What is needed: Output, word for word, every line from the start of the listing down to and including the line that contains "return 77 - 0.0647 * z - 0.0003 * z * z"; include nothing else.

Supplied information:
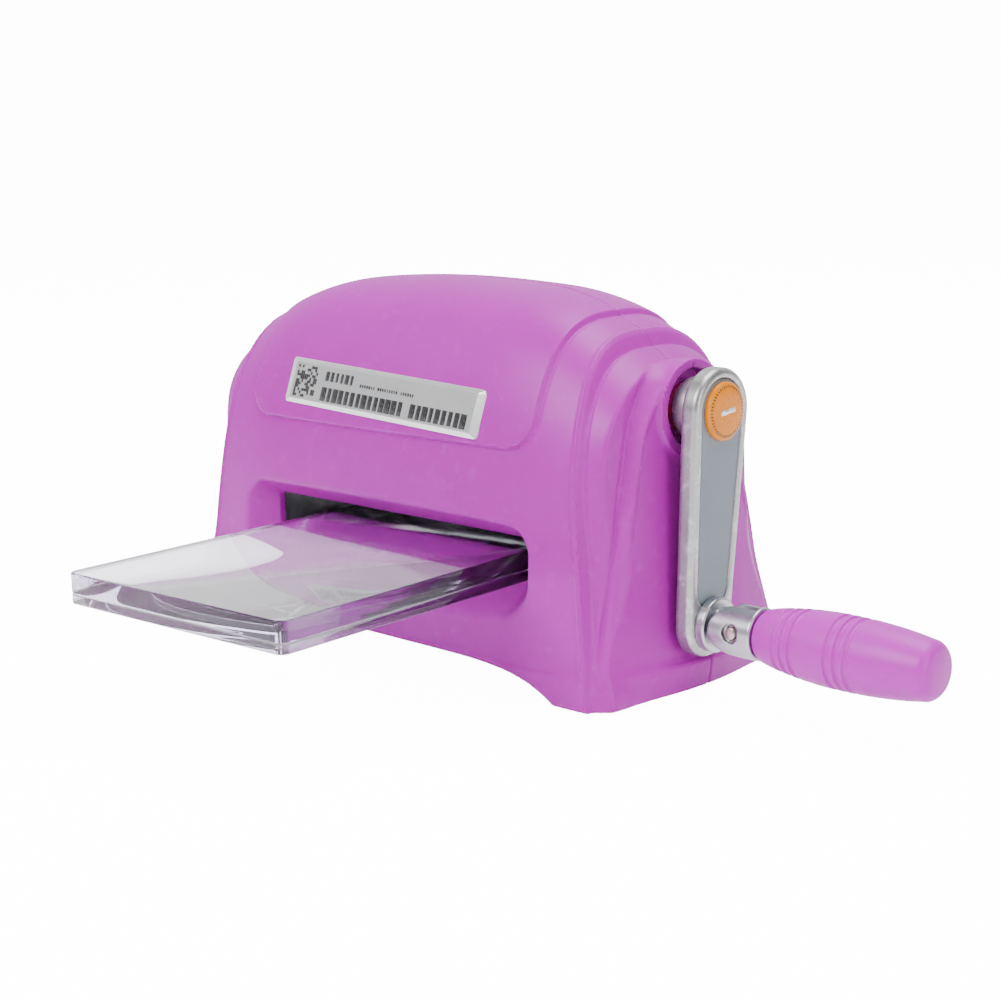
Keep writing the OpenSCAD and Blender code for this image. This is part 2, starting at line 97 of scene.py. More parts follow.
def ramp(start, end, t):
    s = np.clip((t - start) / (end - start), 0, 1)
    return s * s * (3 - 2 * s)


def rounded_box(px, pz, half_x, half_z, r):
    qx = np.abs(px) - half_x + r
    qz = np.abs(pz) - half_z + r
    return np.hypot(np.maximum(qx, 0), np.maximum(qz, 0)) + np.minimum(np.maximum(qx, qz), 0) - r


def tapered_link(y, z, top_r, low_r, length):
    """Distance to a link with round ends, hanging down from the origin."""
    y = np.abs(y)
    sine = (top_r - low_r) / length
    cosine = math.sqrt(1 - sine * sine)
    down = -z
    side = cosine * y + sine * down - top_r
    k = cosine * down - sine * y
    top = np.hypot(y, down) - top_r
    low = np.hypot(y, down - length) - low_r
    return np.where(k < 0, top, np.where(k > cosine * length, low, side))


def rounded_slab(outline, across, half, r):
    """An outline's distance given a thickness, with rounded edges."""
    a = outline + r
    b = np.abs(across) - half + r
    return np.minimum(np.maximum(a, b), 0) + np.hypot(np.maximum(a, 0), np.maximum(b, 0)) - r


# ---- The case ----

def crest(ax):
    return CASE_TOP - 0.00137 * ax * ax - 0.0061 * np.maximum(ax - 30, 0) ** 2


def end_x(z):
    return 77 - 0.0647 * z - 0.0003 * z * z


def edge_x(z):
    """Where the front's edge to the bevel runs: close to the corner at the foot, further in at the top."""
    return 72 - 12 * (np.clip(z, 0, 90) / 85) ** 1.5 - 2 * ramp(0, 28, z) * (1 - ramp(40, 80, z))


def loaf(ax, ay, z, inset=0.0):
    """Round-topped body of the case with the bevels at its ends."""
    ax = np.minimum(ax, 82)
    past = np.maximum(ax - edge_x(z), 0)
    slope = np.where(z < 30, 0.8 + 0.45 * z / 30, 1.25 - 1.25 * ramp(30, 68, z))
    pull = 1 + 2.8 * ramp(0, 28, z)
    width = CASE_HALF_DEPTH - pull * (ax / CORNER_X) ** 2 - slope * past - inset
    height = crest(ax) - inset
    boxy = ramp(12, 60, ax)
    p = 2.3 + 0.7 * boxy
    q = 3.0 + 0.2 * boxy
    u = np.maximum(ay, 1e-3) / width
    v = np.maximum(z, 0) / height
    up = u ** p
    vq = v ** q
    dy = p * up / np.maximum(ay, 1e-3)
    dz = q * vq / np.maximum(z, 1e-3)
    dwidth = 2 * pull * ax / CORNER_X ** 2 + slope * (past > 0)
    dheight = 0.00274 * ax + 0.0122 * np.maximum(ax - 30, 0)
    dx = up * p * dwidth / width + vq * q * dheight / height
    return (up + vq - 1) / np.maximum(np.sqrt(dx * dx + dy * dy + dz * dz), 0.012)


def arch_height(ax):
    share = np.minimum(ax / ARCH_HALF, 1)
    return FOOT_LIFT + ARCH_RISE * (1 - share ** 6.3)


def bell(ay, z, ys, tops):
    """Distance to one outline of the boss, less than 0 inside it."""
    top = np.interp(ay, ys, tops)
    fall = np.interp(ay, ys, np.gradient(tops, ys))
    return (z - top) / np.sqrt(1 + fall * fall)


def end_panel(ax, ay, z):
    """The end of the case with its bell-shaped boss."""
    foot = bell(ay, z, BELL_Y, BELL_FOOT)
    face = bell(ay, z, BELL_FACE_Y, BELL_FACE)
    width = np.maximum(face - foot, 0.9)
    share = np.clip(-foot / width, 0, 1)
    share = share ** 1.7
    rounding = (0.3 + 0.7 * ramp(2, 14, z)) * (1 - 0.8 * ramp(45, 75, z))
    flat = end_x(z) - 0.6 * ramp(8, 24, z) - 0.0043 * ay * ay * rounding
    flat = flat - 0.45 * np.exp(-((foot - 0.3) / 0.8) ** 2) * ramp(8, 20, z)
    raised = 77.6 - 0.0647 * z - 0.0036 * ay * ay * rounding
    bead = 0.3 * np.exp(-((face + 0.6) / 0.6) ** 2) * ramp(10, 20, z)
    return (ax - flat - share * (raised - flat) - bead) * 0.93


def ledge(ax, ay, z, body):
    """Curved ledge at the foot of the end."""
    out = 80 - 7.6 * (ay / 33) ** 2 - 1.2 * (np.maximum(LEDGE_TOP - z, 0) / 8) ** 1.2
    return smooth_max(smooth_max(ax - out, z - LEDGE_TOP, 1.3), body, 0.9)


def mouth(x, ay, z):
    """The slot and the ramps that lead into it."""
    share = np.clip((ay - MOUTH_FLOOR) / 10, 0, 1.2)
    middle = SLOT_X + (MOUTH_X - SLOT_X) * share
    half = SLOT_HALF + (MOUTH_HALF - SLOT_HALF) * share
    mid = SLOT_MID + (MOUTH_MID - SLOT_MID) * share
    tall = SLOT_HALF_HEIGHT + (MOUTH_HALF_HEIGHT - SLOT_HALF_HEIGHT) * share
    corner = SLOT_CORNER + (MOUTH_CORNER - SLOT_CORNER) * share
    flat = rounded_box(x - middle, z - mid, half, tall, corner)
    return flat / (1 + 0.4 * (share > 0))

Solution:
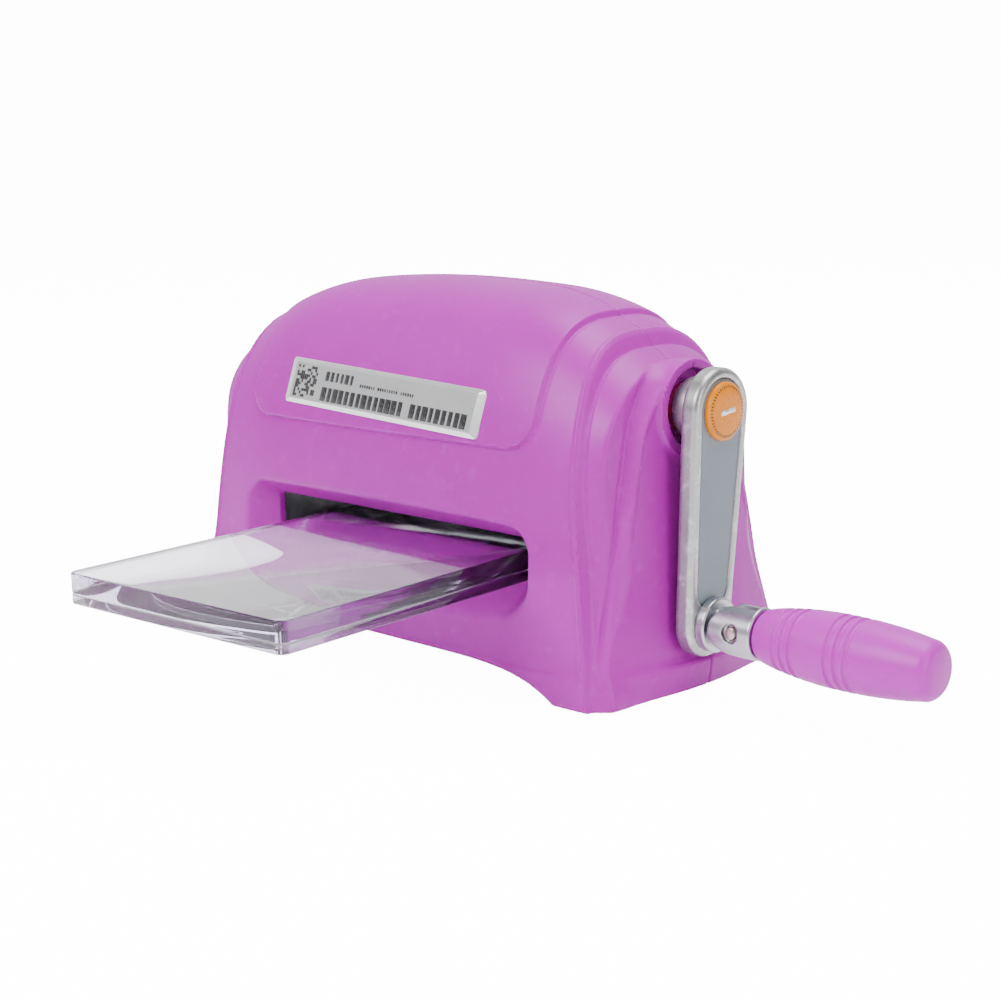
Keep writing the OpenSCAD and Blender code for this image. This is part 2, starting at line 97 of scene.py. More parts follow.
def ramp(start, end, t):
    s = np.clip((t - start) / (end - start), 0, 1)
    return s * s * (3 - 2 * s)


def rounded_box(px, pz, half_x, half_z, r):
    qx = np.abs(px) - half_x + r
    qz = np.abs(pz) - half_z + r
    return np.hypot(np.maximum(qx, 0), np.maximum(qz, 0)) + np.minimum(np.maximum(qx, qz), 0) - r


def tapered_link(y, z, top_r, low_r, length):
    """Distance to a link with round ends, hanging down from the origin."""
    y = np.abs(y)
    sine = (top_r - low_r) / length
    cosine = math.sqrt(1 - sine * sine)
    down = -z
    side = cosine * y + sine * down - top_r
    k = cosine * down - sine * y
    top = np.hypot(y, down) - top_r
    low = np.hypot(y, down - length) - low_r
    return np.where(k < 0, top, np.where(k > cosine * length, low, side))


def rounded_slab(outline, across, half, r):
    """An outline's distance given a thickness, with rounded edges."""
    a = outline + r
    b = np.abs(across) - half + r
    return np.minimum(np.maximum(a, b), 0) + np.hypot(np.maximum(a, 0), np.maximum(b, 0)) - r


# ---- The case ----

def crest(ax):
    return CASE_TOP - 0.00137 * ax * ax - 0.0061 * np.maximum(ax - 30, 0) ** 2


def end_x(z):
    return 77 - 0.0647 * z - 0.0003 * z * z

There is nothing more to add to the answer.